Over the last six runs of the workshop, a total of 70 people attended the south Asian womens’ workshop; out of which 56 were identified as suitable for step two interventions and 14 were identified as requiring step three intervention. Analysis shows a recovery rate of 54% for the step two patients who completed the south Asian women’s’ workshop. 3 step three patients (14%) reached recovery by the end of the workshop and 11 step three patients (86%) required further 4-6 sessions of one-to-one therapy. The psychoeducational group therefore appears to be effective in achieving recovery for those with mild-moderate symptoms. Using a feedback form to measure the patient’s experience of the workshop, 95% reported a positive experience of the workshop.

The qualitative feedback from services users also suggests a movement into recovery subjectively. A reduction of symptoms has been identified with patients reporting reduced headaches, improvement in sleep, appetite and better pain management. Social isolation has decreased with patients engaging in mainstream activities. Furthermore meaningful changes have taken place over the duration of the workshop.

Patients described feeling very much at home because of the multi-lingual facilitators. They described enjoying meeting other people and most importantly they reported family members have also noticed a change in their wellbeing. Some further examples of the feedback can be found in table 1.

 

“I started to realise that I should not think too much of myself as a depressed and begun   understanding the condition more”
– “I was a bit reluctant to join the group but It helped me change my thinking”
– “The group has changed my life, I have found new opportunities to make some use of my    existing skills”
–  “This isn’t black magic”
–  “Because of the group I have made good friends who understand me”
–  “I’ve learnt I am not the only one and there is help out there”
– “I really enjoyed the healthy eating session”

 

This intervention group is therefore an effective intervention for patients with mild–moderate symptoms of depression and anxiety; however those with severe levels of depression and anxiety will require further one-to-one therapy following from this workshop.

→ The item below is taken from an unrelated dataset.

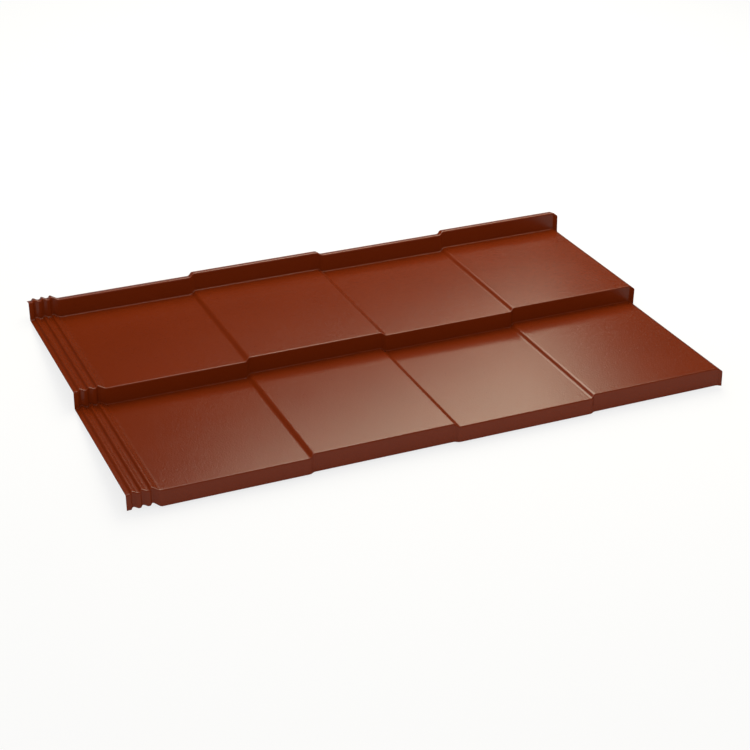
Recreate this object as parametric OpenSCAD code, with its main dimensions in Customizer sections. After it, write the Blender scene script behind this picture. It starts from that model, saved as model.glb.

Further research is needed to be done by contacting all the service users who attended group in last six months and will aim to look at the longer term effects of this psychoeducational group. This area has not being thoroughly explored or researched yet.

Key learning points

We have shown how CBT can be adapted and delivered in different languages in order to increase and maintain patient engagement in mental health services, whilst providing good clinical outcomes. The recovery rate for this workshop suggests it is an effective intervention for those with mild-moderate depression and anxiety.

It is therefore feasible to deliver a workshop in routine practice to ensure this client group is not isolated from mental health services. This challenges the notion that this client group do not engage in mental health services. Training practitioners further can support this new initiative to ensure practitioners are well equipped with understanding and managing the barriers services may face when engaging with the BME community.

We therefore encourage IAPT services to provide this effective, well received and valued Psycho-educational workshop for the South Asian women community across the UK, where they currently do not have this choice. Since depression and anxiety is prevalent in this population group and treatment is poor, this represents an important development. Conversations should therefore focus on how this unique psycho educational group can be taught and delivered on a wider, national scale to fill a much needed gap in primary care mental health services.